Understanding Your Parents’ Perspective
While you may be approaching this subject from a business position, be prepared to deal with the emotions involved. For many people, the prospect of succession planning means facing their own mortality. Clearly, this will be difficult. Also, business owners may attach their sense of self worth to the business they have built over the years. The idea of letting the business go may also mean the thought of abandoning one’s self worth. Finally, regardless of how much your parent loves you, it may be difficult to trust you with running the family business. In addition, the idea of choosing one child over another as successor may be daunting.
Anticipate Tax Implications
One reason a business can die before reaching the next generation is failure to implement proper estate planning.

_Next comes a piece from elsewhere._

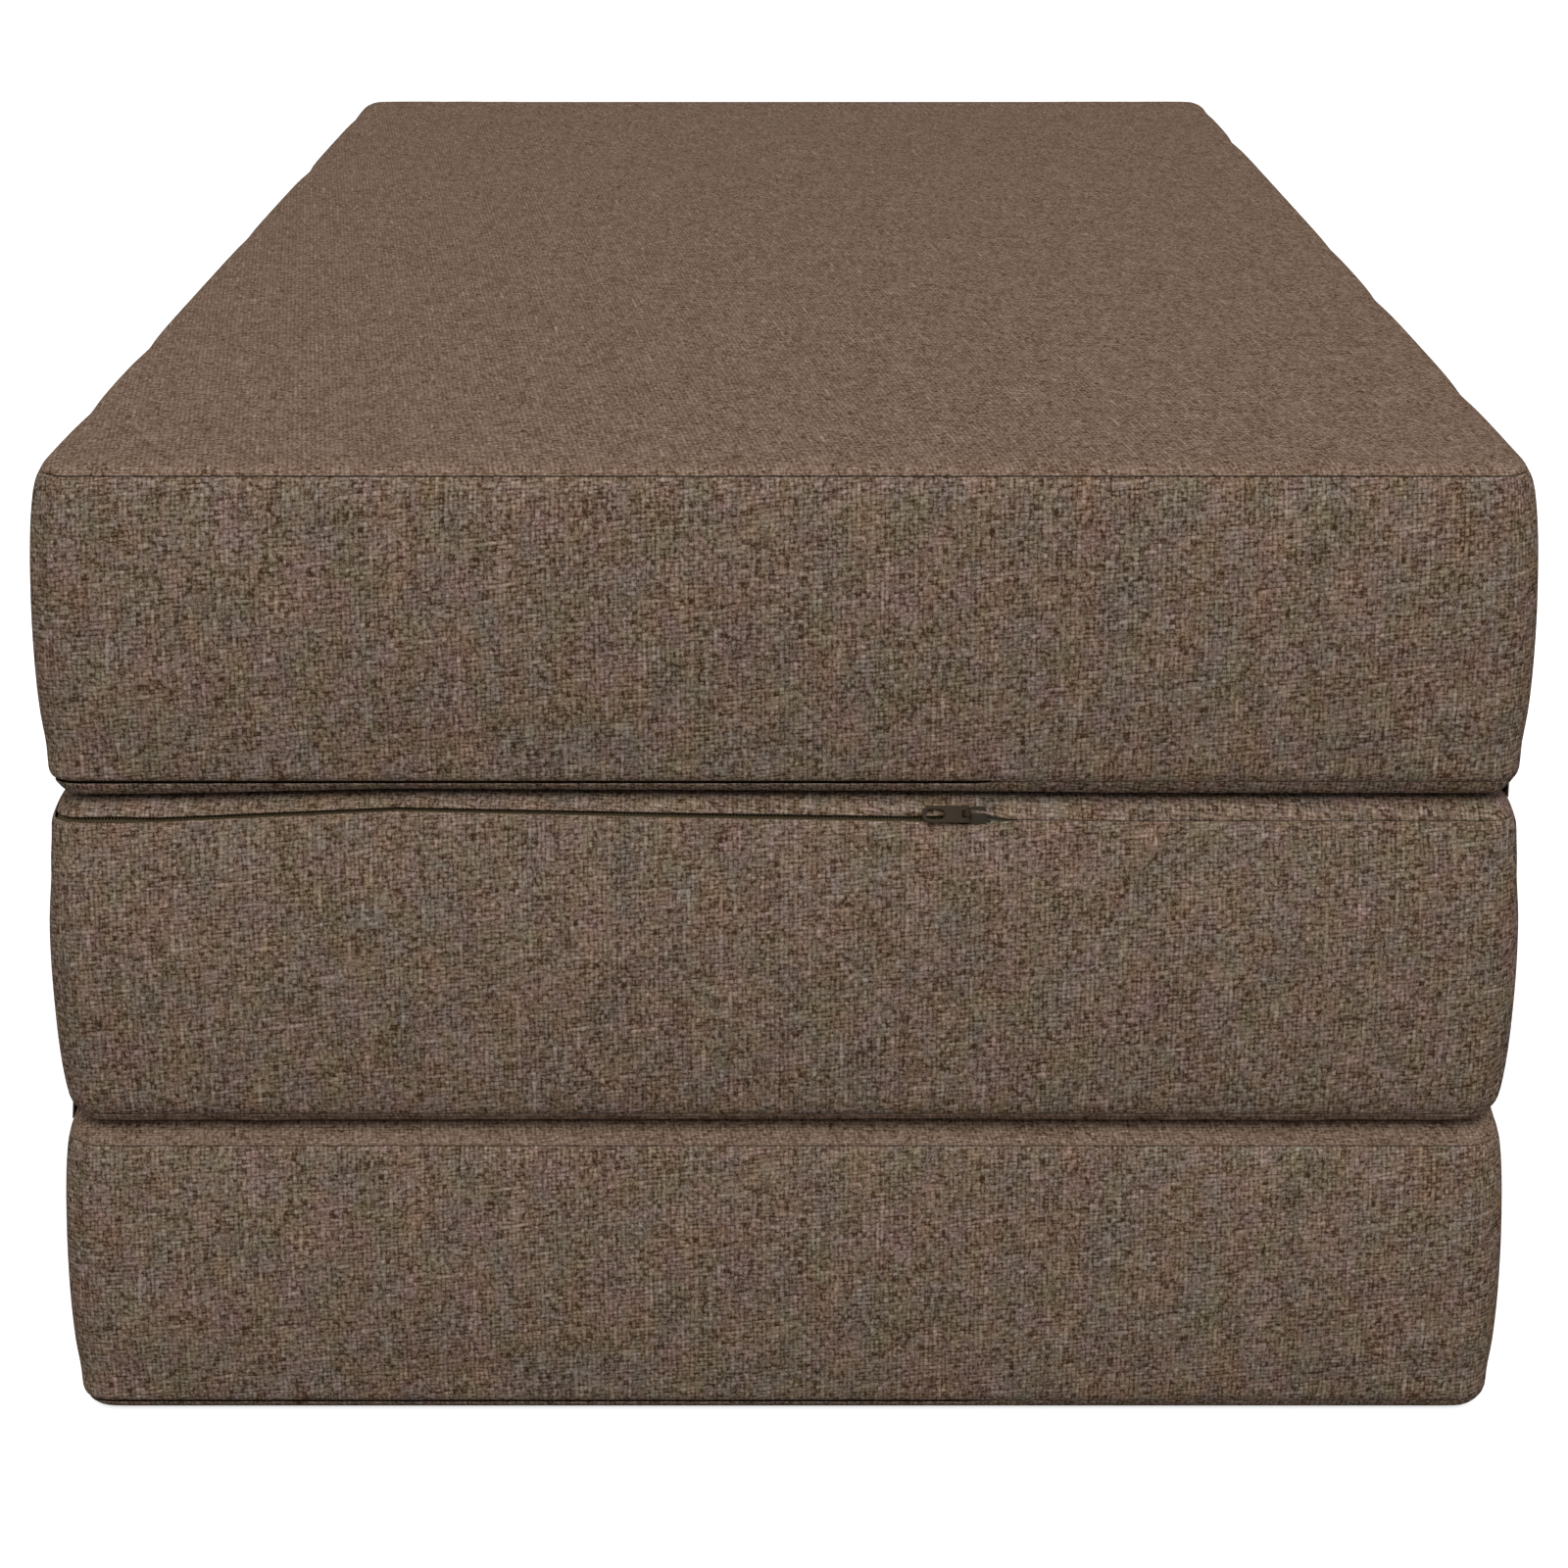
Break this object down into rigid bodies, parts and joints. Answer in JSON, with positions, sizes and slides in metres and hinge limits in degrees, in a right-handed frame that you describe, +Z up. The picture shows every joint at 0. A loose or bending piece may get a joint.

If you don’t have a proper estate plan in place, concern over whether heirs will improperly run the business won’t matter, because those same individuals may be forced to sell the business just to cover the estate taxes.
Estate taxes are levied on the transfer of an owner’s property upon death. The federal estate tax rate for a business valued at $3 million or more is generally over 40 percent. Therefore, if the family business is the major asset, this estate tax liability will be of particular concern. It would behoove you to encourage your parents to see a specialist in estate planning. A professional can analyze their estate and make recommendations for preserving the business for following generations. Estate planning will also be easier to accept when business owners understand that proper planning may help them transfer wealth to their heirs rather than to the government.
Gifting the Business Stock
Another option for parents planning on transferring ownership of the family business along with reducing the size of their estate can be through gifting stock to the children. This can aid substantially in reducing estate taxes. This is particularly advantageous for those family businesses that are not yet highly appreciated in value and are anticipated to grow over time. A business owner can make annual gifts of stock worth up to $10,000 to each child, without paying gift taxes. If made jointly with the business owner’s spouse, the amount increases to $20,000. Through gifting the stock, your parents can potentially take advantage of special valuation rules allowing owners of closely held companies to give away minority interests in the company at a discounted value.
Buy-Sell Agreements
Fear over losing financial security can cause a business owner to procrastinate on transferring control or stock ownership to the next generation. Not only do owners have concerns about how the business will go on without them, but also how they will go on without the business. It is very important that the plan you develop thoroughly accounts for your parents’ financial needs. This will go far in helping business owners release control over their company to the succeeding generation. Most of us would naturally be hesitant to change our current employment status if we didn’t feel confident that our financial situation was secure.
This is where a buy-sell agreement may be useful. A buy-sell agreement is a legal document explaining how ownership will change hands in the event of the owner’s death, disability or retirement. To accomplish this, the buy-sell agreement must address the value of the company’s stock, and provide a way to fund the shares. One option is the purchase of life insurance.
You may find that your biggest challenge throughout this process is in simply sitting down with your parents to discuss it. However, don’t let this tempt you to procrastinate. Through clear communication and the services of a qualified certified public accountant or estate planner, developing a plan that fulfills your parents’ and your wishes for the family business is entirely possible.